At the end of 1971, the Trotskyist Tendency was expelled by IS and re-formed as Workers' Fight with a much increased membership. Martin Thomas, who had joined earlier in 1971, worked with Matgamna to take prominent roles in the group, alongside Rachel Lever, Phil Semp, Andrew Hornung, Stephen Corbishley, Pat Longman, Fran Broady, Mary Corbishley, and others. Matgamna became a full-time theorist within the group, having moved to London.

Throughout the late 1970s and into the 1980s Matgamna remained a leader of the revived Workers' Fight. This endured through the disputes that led to the short-lived fusion with the Workers' Power group, which had briefly joined Workers' Fight in a fused grouping known as the International-Communist League. Similarly, when the I-CL fused in 1981 with the Workers' Socialist League, Matgamna was strongly identified as the central leader of one side in the factional fight that erupted within the fused group in 1982 and would split it in 1984.
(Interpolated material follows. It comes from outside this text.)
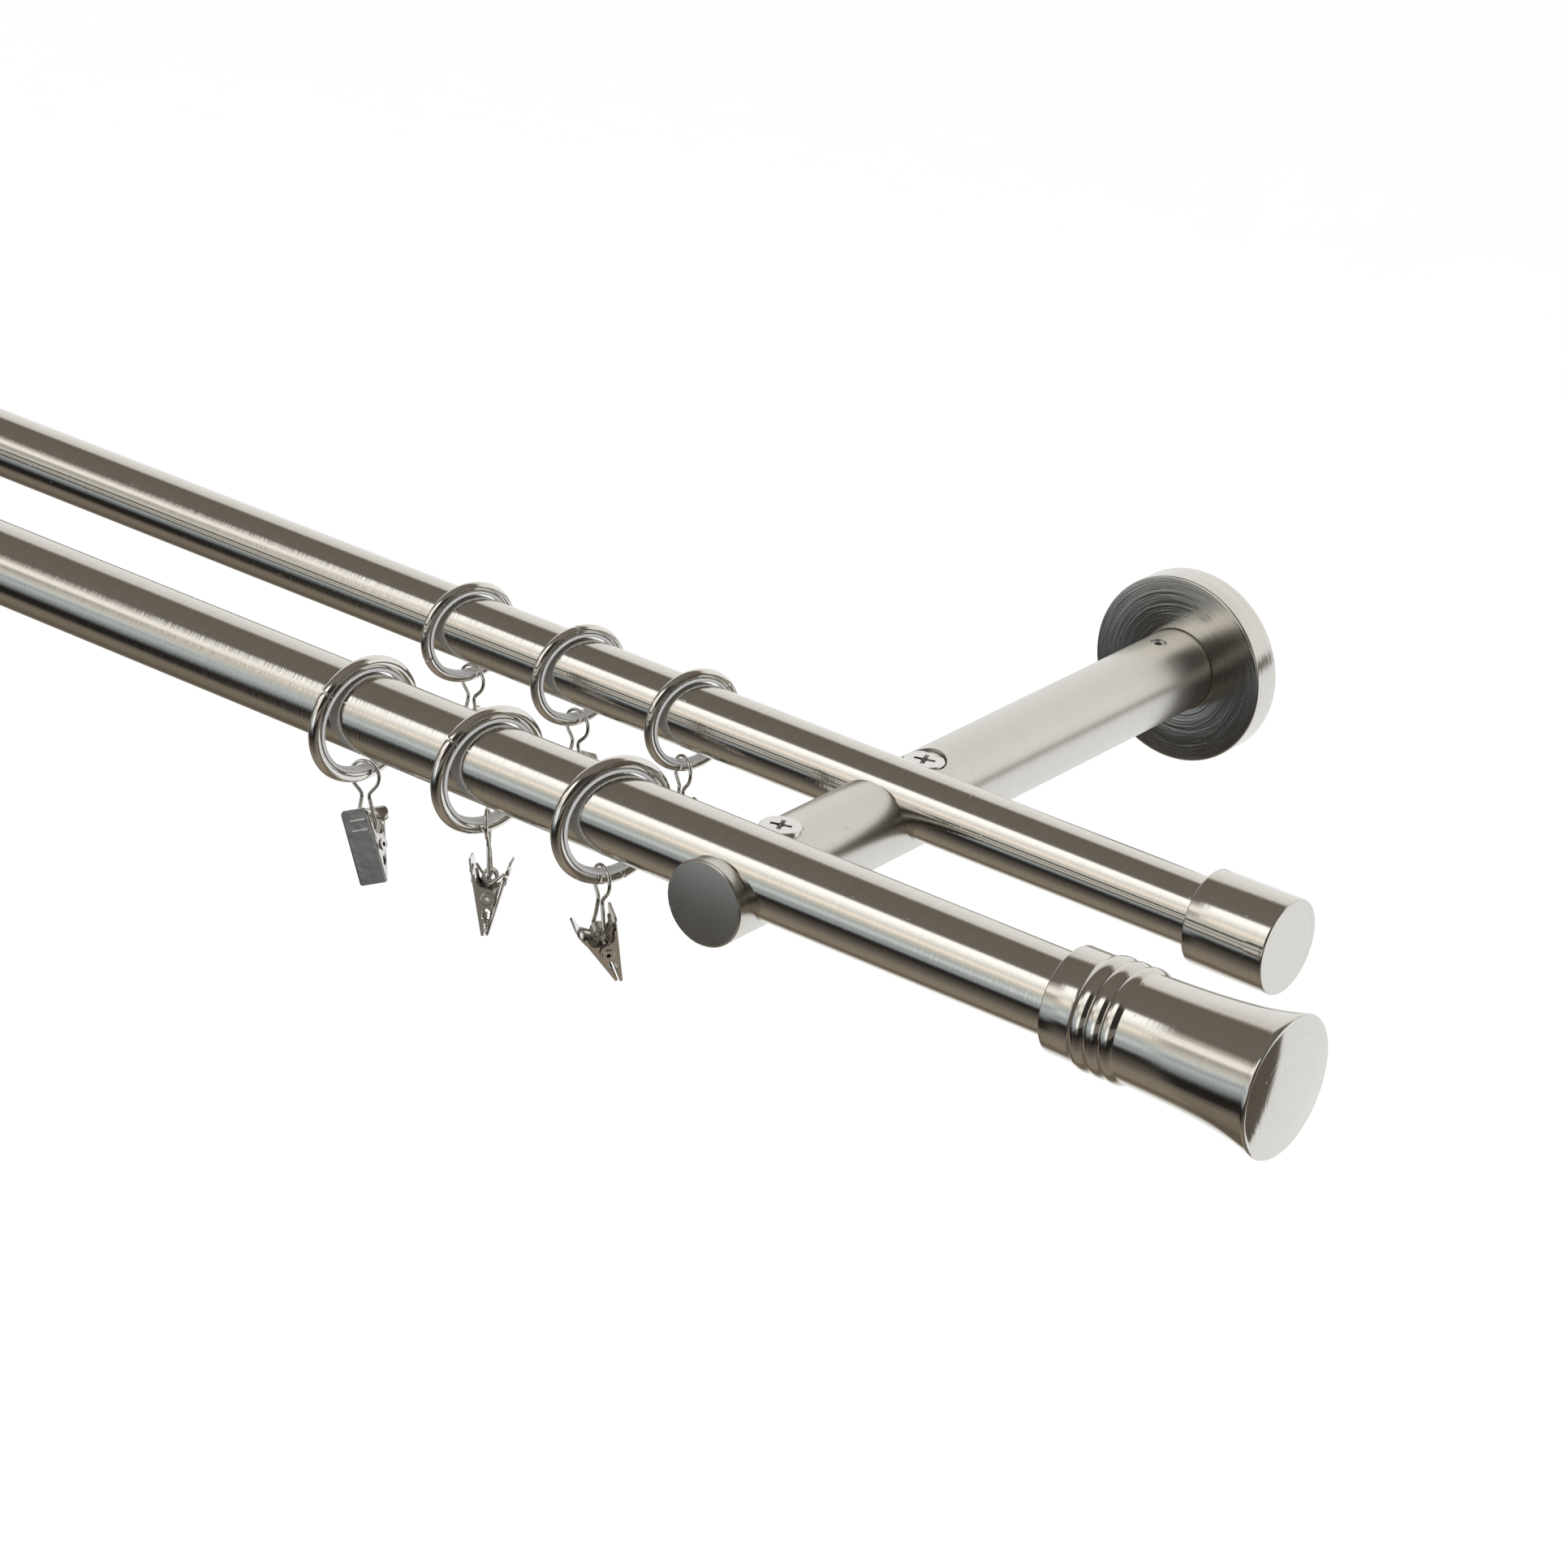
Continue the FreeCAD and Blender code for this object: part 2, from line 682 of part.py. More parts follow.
def rivet_shape():
    """Tubular rivet through the four ears."""
    reach = jaw_half + rivet_fit
    body = rod(V(-reach, 0, 0), V(reach, 0, 0), rivet_r)
    ends = [
        rod(V(reach, 0, 0), V(reach + rivet_head_t, 0, 0), rivet_head_r),
        rod(V(-reach - rivet_head_t, 0, 0), V(-reach, 0, 0), rivet_head_r),
    ]
    bore = rod(V(-2.0 * reach, 0, 0), V(2.0 * reach, 0, 0), rivet_bore)
    return body.fuse(ends).cut(bore).removeSplitter()


def spring_shape():
    """Coil spring about X through the origin, with a leg towards each handle.

    The leg on the side of the inner jaw is drawn as it lies when the clip is squeezed open.
    Both legs leave the coil along its tangent, on its low side.
    """
    leave = []
    for (y, z), side in ((outer_leg_end, 1), (inner_leg_end, -1)):
        opening = math.acos(coil_r / math.hypot(y, z))
        leave.append(math.atan2(z, y) + side * opening)
    start_angle, end_angle = (math.degrees(a) % 360.0 for a in leave)
    turns = coil_whole_turns + (end_angle - start_angle) / 360.0
    helix = Part.makeHelix(2.0 * coil_half / turns, 2.0 * coil_half, coil_r)
    start = helix.Edges[0].valueAt(helix.Edges[0].FirstParameter)
    disc = Part.Wire(Part.makeCircle(coil_wire / 2.0, start, Y_AXIS))
    spring = Part.Wire(helix).makePipeShell([disc], True, True)
    # The helix is made along Z from +X; it is laid along X and turned to start at the outer leg
    spring.rotate(V(0, 0, 0), Y_AXIS, 90)
    spring.rotate(V(0, 0, 0), X_AXIS, start_angle + 90.0)
    spring.translate(V(-coil_half, 0, 0))
    ends = ((-coil_half, leave[0], outer_leg_end), (coil_half, leave[1], inner_leg_end))
    legs = []
    for x, angle, (y, z) in ends:
        foot = V(x, coil_r * math.cos(angle), coil_r * math.sin(angle))
        legs.append(rod(foot, V(x, y, z), coil_wire / 2.0))
    return spring.fuse(legs)


loop = wire_loop()
outer_jaw = jaw_shape(jaw_half, False).mirror(V(0, 0, 0), Y_AXIS)
inner_jaw = jaw_shape(inner_jaw_half, True)
rivet = rivet_shape()
spring = moved(spring_shape(), 0, 0, coil_above_rivet)


def hanger_frames(hanger, reach, pole_r, mean, bore):
    """Placements of ring, loop and clip of one hanger, in the frame of the part."""
    station, ring_turn, _, around, loop_turn, loop_lean, twist, clip_tilt, clip_nod = hanger
    centre = V(station, -reach, pole_above_arm - ring_drop(pole_r, bore, ring_turn))
    ring_frame = shift(centre).multiply(turn(Z_AXIS, ring_turn))
    a = math.radians(around)
    section = ring_frame.multVec(V(0, mean * math.sin(a), -mean * math.cos(a)))
    tangent = ring_frame.Rotation.multVec(Y_AXIS)
    loop_centre = section + V(0, 0, loop_seat(mean, bore, loop_turn - ring_turn))
    loop_frame = shift(loop_centre).multiply(turn(tangent, loop_lean)).multiply(turn(Z_AXIS, loop_turn))
    coil_frame = loop_frame.multiply(shift(V(0, 0, -loop_drop)))
    for axis, angle in ((Z_AXIS, twist), (Y_AXIS, clip_tilt), (X_AXIS, clip_nod)):
        coil_frame = coil_frame.multiply(turn(axis, angle))
    clip_frame = coil_frame.multiply(shift(V(0, 0, -coil_above_rivet)))
    return ring_frame, loop_frame, coil_frame, clip_frame


def hang(hangers, name, reach, pole_r, mean, wire, bore):
    """Export the pieces of every hanger on one pole."""
    ring_liner = liner(mean, wire, bore)
    for number, hanger in enumerate(hangers, 1):
        ring_frame, loop_frame, _, clip_frame = hanger_frames(hanger, reach, pole_r, mean, bore)
        label = name + str(number)
        export(placed(wire_ring(mean, wire, hanger[2]), ring_frame), "ring_" + label)
        export(placed(ring_liner, ring_frame), "ring_liner_" + label)
        export(placed(loop, loop_frame), "clip_loop_" + label)
        export(placed(outer_jaw, clip_frame), "clip_outer_jaw_" + label)
        export(placed(inner_jaw, clip_frame), "clip_inner_jaw_" + label)
        export(placed(rivet, clip_frame), "clip_rivet_" + label)
        export(placed(spring, clip_frame), "clip_spring_" + label)


hang(front_hangers, "front_", front_reach, front_pole_r, front_ring_mean, front_ring_wire, front_liner_r)
hang(rear_hangers, "rear_", rear_reach, rear_pole_r, rear_ring_mean, rear_ring_wire, rear_liner_r)
print("pieces written:", len(os.listdir("parts")))
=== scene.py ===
# %% [markdown]
# # Double curtain pole
# Two round metal poles lie one behind the other in a pair of brackets. Each pole carries three
# wire rings with clear liners, and a sprung clip hangs from each ring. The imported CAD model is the
# fixed frame: every surface made here lies on it, in metres, and all pieces but the springs move with its
# bodies.

# %% Load the frame
import json
import math

import bmesh
import bpy
import numpy as np
from mathutils import Matrix, Vector


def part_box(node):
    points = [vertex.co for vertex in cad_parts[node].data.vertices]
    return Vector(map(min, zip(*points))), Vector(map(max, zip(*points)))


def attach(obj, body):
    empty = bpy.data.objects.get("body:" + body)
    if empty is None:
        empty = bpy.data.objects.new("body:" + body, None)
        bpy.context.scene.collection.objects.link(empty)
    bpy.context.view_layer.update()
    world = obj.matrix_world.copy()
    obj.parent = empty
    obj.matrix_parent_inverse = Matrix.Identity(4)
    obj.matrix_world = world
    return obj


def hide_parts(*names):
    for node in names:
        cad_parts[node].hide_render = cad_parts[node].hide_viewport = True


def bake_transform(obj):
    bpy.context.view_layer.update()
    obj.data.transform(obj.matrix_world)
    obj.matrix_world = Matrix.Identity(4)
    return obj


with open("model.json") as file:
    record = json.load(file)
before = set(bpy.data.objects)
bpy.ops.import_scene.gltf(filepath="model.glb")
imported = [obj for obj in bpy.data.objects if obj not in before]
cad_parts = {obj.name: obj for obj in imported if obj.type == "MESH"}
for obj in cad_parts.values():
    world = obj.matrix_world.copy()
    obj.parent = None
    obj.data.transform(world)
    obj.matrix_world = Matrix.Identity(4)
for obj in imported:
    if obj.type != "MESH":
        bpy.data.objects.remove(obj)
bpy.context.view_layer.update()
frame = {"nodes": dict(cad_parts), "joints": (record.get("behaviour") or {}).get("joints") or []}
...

One key area of disagreement in 1982 was that the inhabitants of the Falkland Islands were considered by Matgamna's side to have the right to autonomy, a position he worked through during the Falklands War: thus the group opposed Britain's war with the slogan "The Enemy is At Home", but refused positively to back the Argentine side in the war. Matgamna has also, since the mid-1970s, argued strongly for a two state solution - that is, states for both the Palestinians and Israelis - in the Middle East - even before the overthrow of capitalism in the region. By 1985, he and others, notably Clive Bradley, had won a majority in the group for this view.

=="Third Camp" position==
In 1989, Matgamna, along with many other members of the group's national committee, by then known as the Socialist Organiser Alliance, came to reconsider some of its views on the Eastern Bloc. Rereading works by Hal Draper and Max Shachtman led him to conclude that Third Camp socialism offered an expression of many of the conclusions he had come to. It has been argued by some on the left that Matgamna's embrace of the politics of Shachtman and Draper, which he has described as "the other Trotskyism", merely reverses his embrace of the ideas of James P. Cannon in the late 1960s and throughout the 1970s.

Matgamna remains a member of the Trotskyist group he founded, now called the Alliance for Workers' Liberty.

==Pseudonyms==
Over the years, he has used a large number of pseudonyms, including John O'Mahony, Seán Mac Mathúna, Paddy Dollard and Jack Cleary.